§ Exercise:
Copy out every line in which the string "bending" occurs.

§ Data provided:
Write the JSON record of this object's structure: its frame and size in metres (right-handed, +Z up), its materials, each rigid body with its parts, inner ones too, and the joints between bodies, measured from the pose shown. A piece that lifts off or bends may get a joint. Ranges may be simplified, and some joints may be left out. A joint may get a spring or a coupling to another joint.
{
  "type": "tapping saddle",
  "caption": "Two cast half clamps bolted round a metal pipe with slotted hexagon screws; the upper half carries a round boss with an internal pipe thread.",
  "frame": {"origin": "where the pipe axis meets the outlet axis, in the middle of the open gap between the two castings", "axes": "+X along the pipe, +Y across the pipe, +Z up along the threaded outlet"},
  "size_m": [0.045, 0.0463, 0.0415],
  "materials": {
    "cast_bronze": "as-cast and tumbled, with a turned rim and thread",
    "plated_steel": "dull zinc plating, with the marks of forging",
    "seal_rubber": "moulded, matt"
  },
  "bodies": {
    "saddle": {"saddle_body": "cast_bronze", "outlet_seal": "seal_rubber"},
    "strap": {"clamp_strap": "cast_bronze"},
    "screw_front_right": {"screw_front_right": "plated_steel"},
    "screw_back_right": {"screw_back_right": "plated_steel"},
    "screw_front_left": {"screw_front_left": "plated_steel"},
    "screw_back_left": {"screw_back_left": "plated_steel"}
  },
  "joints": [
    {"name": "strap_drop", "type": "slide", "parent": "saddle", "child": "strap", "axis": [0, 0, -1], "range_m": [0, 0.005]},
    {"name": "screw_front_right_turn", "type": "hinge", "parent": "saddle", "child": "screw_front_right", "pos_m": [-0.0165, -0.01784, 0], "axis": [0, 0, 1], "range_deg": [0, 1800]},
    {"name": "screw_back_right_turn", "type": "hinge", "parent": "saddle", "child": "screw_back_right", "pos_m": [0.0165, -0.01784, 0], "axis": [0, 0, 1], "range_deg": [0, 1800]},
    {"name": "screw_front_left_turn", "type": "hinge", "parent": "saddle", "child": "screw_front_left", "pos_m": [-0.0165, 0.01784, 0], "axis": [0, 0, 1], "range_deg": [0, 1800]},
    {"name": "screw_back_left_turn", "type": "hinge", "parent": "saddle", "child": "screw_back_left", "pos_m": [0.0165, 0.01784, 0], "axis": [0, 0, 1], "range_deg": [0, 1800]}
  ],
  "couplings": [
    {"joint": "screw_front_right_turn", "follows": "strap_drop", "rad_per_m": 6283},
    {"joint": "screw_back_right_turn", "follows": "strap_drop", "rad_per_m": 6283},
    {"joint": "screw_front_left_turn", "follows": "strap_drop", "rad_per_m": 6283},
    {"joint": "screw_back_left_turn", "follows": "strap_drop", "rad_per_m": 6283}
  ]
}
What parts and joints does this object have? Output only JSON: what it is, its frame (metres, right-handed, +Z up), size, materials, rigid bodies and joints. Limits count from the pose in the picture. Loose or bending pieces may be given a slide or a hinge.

...

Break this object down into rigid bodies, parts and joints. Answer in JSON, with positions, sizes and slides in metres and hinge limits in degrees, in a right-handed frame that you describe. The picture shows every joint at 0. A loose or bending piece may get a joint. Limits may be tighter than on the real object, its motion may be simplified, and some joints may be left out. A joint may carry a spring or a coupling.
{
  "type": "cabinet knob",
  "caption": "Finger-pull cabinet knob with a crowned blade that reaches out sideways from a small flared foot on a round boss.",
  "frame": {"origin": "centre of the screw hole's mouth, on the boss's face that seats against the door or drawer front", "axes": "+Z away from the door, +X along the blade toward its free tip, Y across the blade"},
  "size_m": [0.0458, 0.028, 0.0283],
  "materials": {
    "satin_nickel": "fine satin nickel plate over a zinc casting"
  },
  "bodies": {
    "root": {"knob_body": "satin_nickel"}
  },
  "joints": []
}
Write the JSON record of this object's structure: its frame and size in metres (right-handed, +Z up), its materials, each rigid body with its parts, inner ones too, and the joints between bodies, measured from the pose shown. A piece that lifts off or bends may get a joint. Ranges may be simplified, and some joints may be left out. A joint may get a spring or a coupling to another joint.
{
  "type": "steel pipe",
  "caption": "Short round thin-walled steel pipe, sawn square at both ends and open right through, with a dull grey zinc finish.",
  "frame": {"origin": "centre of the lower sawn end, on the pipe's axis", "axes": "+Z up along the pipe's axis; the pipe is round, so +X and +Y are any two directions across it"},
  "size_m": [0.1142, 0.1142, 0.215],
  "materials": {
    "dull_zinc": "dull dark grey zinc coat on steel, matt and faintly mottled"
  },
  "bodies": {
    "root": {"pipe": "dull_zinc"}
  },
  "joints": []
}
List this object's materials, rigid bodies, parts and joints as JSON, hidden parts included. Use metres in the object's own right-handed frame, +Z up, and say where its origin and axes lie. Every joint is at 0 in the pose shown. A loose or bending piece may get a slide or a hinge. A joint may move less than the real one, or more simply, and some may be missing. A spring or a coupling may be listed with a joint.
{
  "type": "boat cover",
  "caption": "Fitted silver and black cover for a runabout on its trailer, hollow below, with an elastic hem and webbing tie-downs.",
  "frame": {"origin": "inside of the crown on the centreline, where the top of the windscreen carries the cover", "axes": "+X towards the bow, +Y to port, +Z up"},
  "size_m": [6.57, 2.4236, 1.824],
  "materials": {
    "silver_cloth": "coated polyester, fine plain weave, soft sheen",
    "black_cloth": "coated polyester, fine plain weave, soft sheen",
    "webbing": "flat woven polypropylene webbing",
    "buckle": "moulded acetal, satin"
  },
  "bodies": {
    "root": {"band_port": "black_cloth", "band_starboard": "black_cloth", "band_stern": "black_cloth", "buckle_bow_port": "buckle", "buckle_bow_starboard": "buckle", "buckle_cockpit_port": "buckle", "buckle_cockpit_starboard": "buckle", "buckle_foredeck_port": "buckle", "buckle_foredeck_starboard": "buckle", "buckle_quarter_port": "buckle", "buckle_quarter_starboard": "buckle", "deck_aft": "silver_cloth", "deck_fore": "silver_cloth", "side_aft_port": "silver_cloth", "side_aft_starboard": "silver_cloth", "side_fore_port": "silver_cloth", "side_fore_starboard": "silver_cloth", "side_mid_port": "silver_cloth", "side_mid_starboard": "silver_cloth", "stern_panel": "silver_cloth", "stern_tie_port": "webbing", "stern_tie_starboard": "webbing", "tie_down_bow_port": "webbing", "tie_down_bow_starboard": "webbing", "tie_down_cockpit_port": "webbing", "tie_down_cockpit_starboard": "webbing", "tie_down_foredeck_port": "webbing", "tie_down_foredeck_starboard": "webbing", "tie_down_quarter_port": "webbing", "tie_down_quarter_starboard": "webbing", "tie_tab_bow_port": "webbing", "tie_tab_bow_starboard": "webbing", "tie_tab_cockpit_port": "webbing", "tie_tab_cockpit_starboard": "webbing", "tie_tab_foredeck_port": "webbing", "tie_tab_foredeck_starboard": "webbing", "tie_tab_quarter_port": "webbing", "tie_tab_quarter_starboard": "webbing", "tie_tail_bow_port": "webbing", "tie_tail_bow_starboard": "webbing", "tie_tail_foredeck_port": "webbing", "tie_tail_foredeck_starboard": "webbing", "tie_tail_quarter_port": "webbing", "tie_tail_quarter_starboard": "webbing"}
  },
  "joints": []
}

==

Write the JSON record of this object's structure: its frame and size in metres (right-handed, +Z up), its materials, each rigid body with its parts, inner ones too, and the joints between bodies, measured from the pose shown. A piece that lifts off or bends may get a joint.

§ Task answer:
What parts and joints does this object have? Output only JSON: what it is, its frame (metres, right-handed, +Z up), size, materials, rigid bodies and joints. Limits count from the pose in the picture. Loose or bending pieces may be given a slide or a hinge.
Break this object down into rigid bodies, parts and joints. Answer in JSON, with positions, sizes and slides in metres and hinge limits in degrees, in a right-handed frame that you describe. The picture shows every joint at 0. A loose or bending piece may get a joint. Limits may be tighter than on the real object, its motion may be simplified, and some joints may be left out. A joint may carry a spring or a coupling.
List this object's materials, rigid bodies, parts and joints as JSON, hidden parts included. Use metres in the object's own right-handed frame, +Z up, and say where its origin and axes lie. Every joint is at 0 in the pose shown. A loose or bending piece may get a slide or a hinge. A joint may move less than the real one, or more simply, and some may be missing. A spring or a coupling may be listed with a joint.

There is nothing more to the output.